> _TO DO_
Please repeat all of the listing exactly.

> _SOURCE EXCERPT_
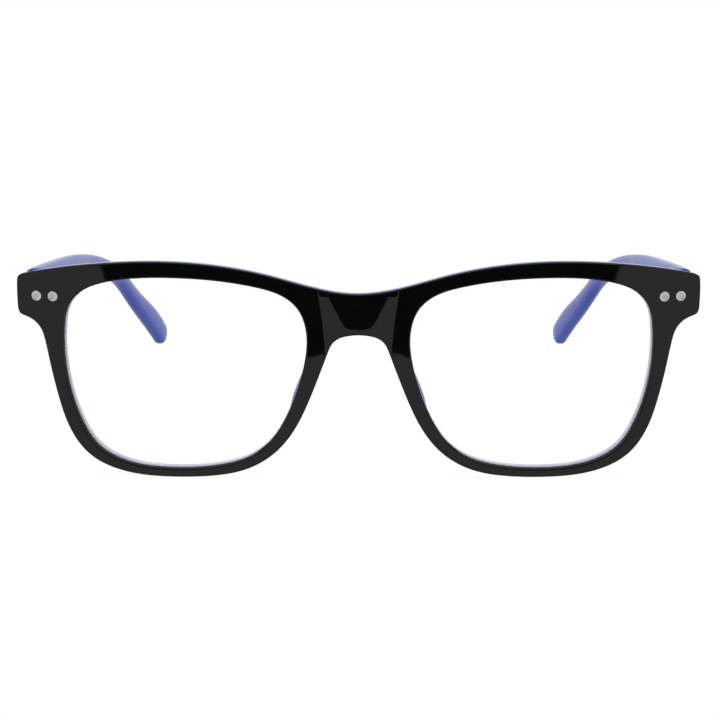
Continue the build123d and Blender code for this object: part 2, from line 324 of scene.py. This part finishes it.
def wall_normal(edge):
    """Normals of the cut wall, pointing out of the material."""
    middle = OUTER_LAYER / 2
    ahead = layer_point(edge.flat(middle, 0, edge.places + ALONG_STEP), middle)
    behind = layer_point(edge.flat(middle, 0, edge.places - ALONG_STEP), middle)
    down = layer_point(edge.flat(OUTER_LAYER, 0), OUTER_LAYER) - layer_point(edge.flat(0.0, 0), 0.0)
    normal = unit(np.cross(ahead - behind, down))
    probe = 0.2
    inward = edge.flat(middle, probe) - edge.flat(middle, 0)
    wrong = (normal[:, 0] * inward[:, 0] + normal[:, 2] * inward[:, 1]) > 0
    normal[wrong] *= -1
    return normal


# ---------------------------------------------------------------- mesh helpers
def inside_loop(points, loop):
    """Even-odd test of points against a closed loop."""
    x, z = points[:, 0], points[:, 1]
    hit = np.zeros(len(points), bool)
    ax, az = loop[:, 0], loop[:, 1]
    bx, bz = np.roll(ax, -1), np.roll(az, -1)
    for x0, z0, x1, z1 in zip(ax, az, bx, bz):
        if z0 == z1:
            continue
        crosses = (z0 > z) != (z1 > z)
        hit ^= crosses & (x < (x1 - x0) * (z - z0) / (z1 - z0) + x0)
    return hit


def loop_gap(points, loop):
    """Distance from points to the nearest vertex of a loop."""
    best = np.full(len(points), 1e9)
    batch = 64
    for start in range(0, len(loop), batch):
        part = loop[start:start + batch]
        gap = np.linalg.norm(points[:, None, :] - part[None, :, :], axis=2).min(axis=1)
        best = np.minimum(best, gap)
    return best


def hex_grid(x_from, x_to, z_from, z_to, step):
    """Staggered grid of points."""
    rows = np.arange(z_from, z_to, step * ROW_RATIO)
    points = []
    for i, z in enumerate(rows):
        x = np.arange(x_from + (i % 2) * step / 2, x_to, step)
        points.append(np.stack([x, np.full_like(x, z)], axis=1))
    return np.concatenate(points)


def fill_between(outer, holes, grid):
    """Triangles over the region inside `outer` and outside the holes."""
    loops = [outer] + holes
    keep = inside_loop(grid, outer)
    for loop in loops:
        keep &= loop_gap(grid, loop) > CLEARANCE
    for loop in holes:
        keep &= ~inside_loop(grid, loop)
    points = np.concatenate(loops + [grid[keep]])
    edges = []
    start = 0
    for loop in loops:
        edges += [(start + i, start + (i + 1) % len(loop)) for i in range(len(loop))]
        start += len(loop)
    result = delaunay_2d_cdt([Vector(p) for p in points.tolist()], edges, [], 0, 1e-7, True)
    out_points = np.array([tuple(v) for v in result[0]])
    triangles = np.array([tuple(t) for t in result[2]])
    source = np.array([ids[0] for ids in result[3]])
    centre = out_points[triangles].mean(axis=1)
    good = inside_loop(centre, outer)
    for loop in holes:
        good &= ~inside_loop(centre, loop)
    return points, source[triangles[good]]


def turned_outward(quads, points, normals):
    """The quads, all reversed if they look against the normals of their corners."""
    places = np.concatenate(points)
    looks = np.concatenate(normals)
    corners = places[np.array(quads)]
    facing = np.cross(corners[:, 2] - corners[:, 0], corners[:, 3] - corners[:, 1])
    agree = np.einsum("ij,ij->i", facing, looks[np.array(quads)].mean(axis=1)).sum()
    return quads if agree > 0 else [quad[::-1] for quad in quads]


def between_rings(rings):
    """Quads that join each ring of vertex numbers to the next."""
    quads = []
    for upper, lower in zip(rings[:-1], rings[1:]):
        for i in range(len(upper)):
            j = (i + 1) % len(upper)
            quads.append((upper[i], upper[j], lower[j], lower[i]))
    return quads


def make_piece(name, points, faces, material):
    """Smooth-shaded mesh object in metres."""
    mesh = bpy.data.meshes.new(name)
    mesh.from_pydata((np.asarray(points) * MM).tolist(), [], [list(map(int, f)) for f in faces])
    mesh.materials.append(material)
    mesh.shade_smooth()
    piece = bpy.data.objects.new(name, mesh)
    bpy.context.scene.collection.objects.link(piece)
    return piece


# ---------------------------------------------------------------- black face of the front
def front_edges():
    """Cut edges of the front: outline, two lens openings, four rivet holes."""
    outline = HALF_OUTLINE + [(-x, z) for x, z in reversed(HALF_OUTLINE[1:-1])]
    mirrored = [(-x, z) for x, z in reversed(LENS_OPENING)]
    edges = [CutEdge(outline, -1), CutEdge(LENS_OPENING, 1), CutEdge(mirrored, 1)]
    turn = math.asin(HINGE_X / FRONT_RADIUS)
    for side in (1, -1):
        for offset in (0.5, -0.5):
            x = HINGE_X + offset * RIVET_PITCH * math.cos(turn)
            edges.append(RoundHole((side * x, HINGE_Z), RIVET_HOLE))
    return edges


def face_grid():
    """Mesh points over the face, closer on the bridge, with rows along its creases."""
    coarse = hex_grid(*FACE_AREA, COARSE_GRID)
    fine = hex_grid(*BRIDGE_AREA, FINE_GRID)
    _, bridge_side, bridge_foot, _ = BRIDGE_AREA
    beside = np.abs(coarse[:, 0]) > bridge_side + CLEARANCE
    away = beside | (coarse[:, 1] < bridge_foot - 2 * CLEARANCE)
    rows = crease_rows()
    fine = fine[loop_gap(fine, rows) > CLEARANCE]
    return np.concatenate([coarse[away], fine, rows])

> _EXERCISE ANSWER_
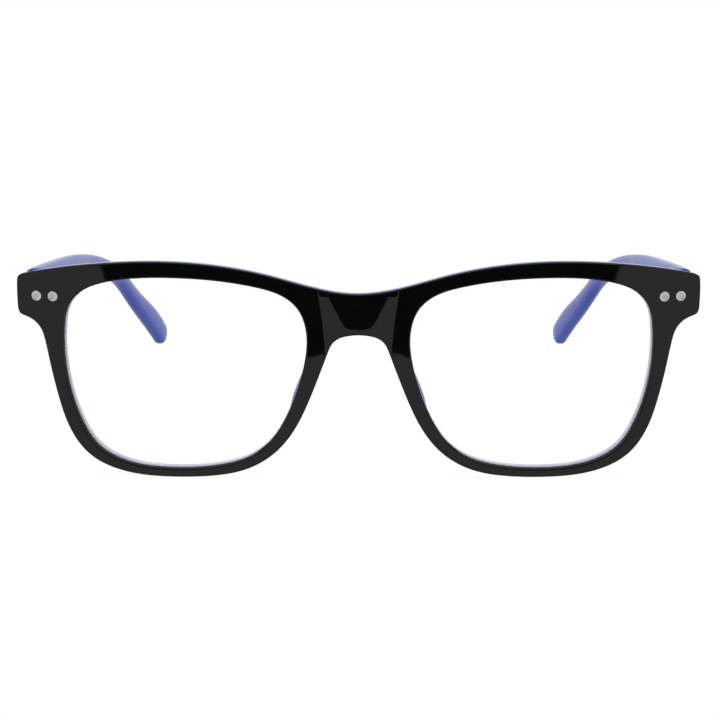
Continue the build123d and Blender code for this object: part 2, from line 324 of scene.py. This part finishes it.
def wall_normal(edge):
    """Normals of the cut wall, pointing out of the material."""
    middle = OUTER_LAYER / 2
    ahead = layer_point(edge.flat(middle, 0, edge.places + ALONG_STEP), middle)
    behind = layer_point(edge.flat(middle, 0, edge.places - ALONG_STEP), middle)
    down = layer_point(edge.flat(OUTER_LAYER, 0), OUTER_LAYER) - layer_point(edge.flat(0.0, 0), 0.0)
    normal = unit(np.cross(ahead - behind, down))
    probe = 0.2
    inward = edge.flat(middle, probe) - edge.flat(middle, 0)
    wrong = (normal[:, 0] * inward[:, 0] + normal[:, 2] * inward[:, 1]) > 0
    normal[wrong] *= -1
    return normal


# ---------------------------------------------------------------- mesh helpers
def inside_loop(points, loop):
    """Even-odd test of points against a closed loop."""
    x, z = points[:, 0], points[:, 1]
    hit = np.zeros(len(points), bool)
    ax, az = loop[:, 0], loop[:, 1]
    bx, bz = np.roll(ax, -1), np.roll(az, -1)
    for x0, z0, x1, z1 in zip(ax, az, bx, bz):
        if z0 == z1:
            continue
        crosses = (z0 > z) != (z1 > z)
        hit ^= crosses & (x < (x1 - x0) * (z - z0) / (z1 - z0) + x0)
    return hit


def loop_gap(points, loop):
    """Distance from points to the nearest vertex of a loop."""
    best = np.full(len(points), 1e9)
    batch = 64
    for start in range(0, len(loop), batch):
        part = loop[start:start + batch]
        gap = np.linalg.norm(points[:, None, :] - part[None, :, :], axis=2).min(axis=1)
        best = np.minimum(best, gap)
    return best


def hex_grid(x_from, x_to, z_from, z_to, step):
    """Staggered grid of points."""
    rows = np.arange(z_from, z_to, step * ROW_RATIO)
    points = []
    for i, z in enumerate(rows):
        x = np.arange(x_from + (i % 2) * step / 2, x_to, step)
        points.append(np.stack([x, np.full_like(x, z)], axis=1))
    return np.concatenate(points)


def fill_between(outer, holes, grid):
    """Triangles over the region inside `outer` and outside the holes."""
    loops = [outer] + holes
    keep = inside_loop(grid, outer)
    for loop in loops:
        keep &= loop_gap(grid, loop) > CLEARANCE
    for loop in holes:
        keep &= ~inside_loop(grid, loop)
    points = np.concatenate(loops + [grid[keep]])
    edges = []
    start = 0
    for loop in loops:
        edges += [(start + i, start + (i + 1) % len(loop)) for i in range(len(loop))]
        start += len(loop)
    result = delaunay_2d_cdt([Vector(p) for p in points.tolist()], edges, [], 0, 1e-7, True)
    out_points = np.array([tuple(v) for v in result[0]])
    triangles = np.array([tuple(t) for t in result[2]])
    source = np.array([ids[0] for ids in result[3]])
    centre = out_points[triangles].mean(axis=1)
    good = inside_loop(centre, outer)
    for loop in holes:
        good &= ~inside_loop(centre, loop)
    return points, source[triangles[good]]


def turned_outward(quads, points, normals):
    """The quads, all reversed if they look against the normals of their corners."""
    places = np.concatenate(points)
    looks = np.concatenate(normals)
    corners = places[np.array(quads)]
    facing = np.cross(corners[:, 2] - corners[:, 0], corners[:, 3] - corners[:, 1])
    agree = np.einsum("ij,ij->i", facing, looks[np.array(quads)].mean(axis=1)).sum()
    return quads if agree > 0 else [quad[::-1] for quad in quads]


def between_rings(rings):
    """Quads that join each ring of vertex numbers to the next."""
    quads = []
    for upper, lower in zip(rings[:-1], rings[1:]):
        for i in range(len(upper)):
            j = (i + 1) % len(upper)
            quads.append((upper[i], upper[j], lower[j], lower[i]))
    return quads


def make_piece(name, points, faces, material):
    """Smooth-shaded mesh object in metres."""
    mesh = bpy.data.meshes.new(name)
    mesh.from_pydata((np.asarray(points) * MM).tolist(), [], [list(map(int, f)) for f in faces])
    mesh.materials.append(material)
    mesh.shade_smooth()
    piece = bpy.data.objects.new(name, mesh)
    bpy.context.scene.collection.objects.link(piece)
    return piece


# ---------------------------------------------------------------- black face of the front
def front_edges():
    """Cut edges of the front: outline, two lens openings, four rivet holes."""
    outline = HALF_OUTLINE + [(-x, z) for x, z in reversed(HALF_OUTLINE[1:-1])]
    mirrored = [(-x, z) for x, z in reversed(LENS_OPENING)]
    edges = [CutEdge(outline, -1), CutEdge(LENS_OPENING, 1), CutEdge(mirrored, 1)]
    turn = math.asin(HINGE_X / FRONT_RADIUS)
    for side in (1, -1):
        for offset in (0.5, -0.5):
            x = HINGE_X + offset * RIVET_PITCH * math.cos(turn)
            edges.append(RoundHole((side * x, HINGE_Z), RIVET_HOLE))
    return edges


def face_grid():
    """Mesh points over the face, closer on the bridge, with rows along its creases."""
    coarse = hex_grid(*FACE_AREA, COARSE_GRID)
    fine = hex_grid(*BRIDGE_AREA, FINE_GRID)
    _, bridge_side, bridge_foot, _ = BRIDGE_AREA
    beside = np.abs(coarse[:, 0]) > bridge_side + CLEARANCE
    away = beside | (coarse[:, 1] < bridge_foot - 2 * CLEARANCE)
    rows = crease_rows()
    fine = fine[loop_gap(fine, rows) > CLEARANCE]
    return np.concatenate([coarse[away], fine, rows])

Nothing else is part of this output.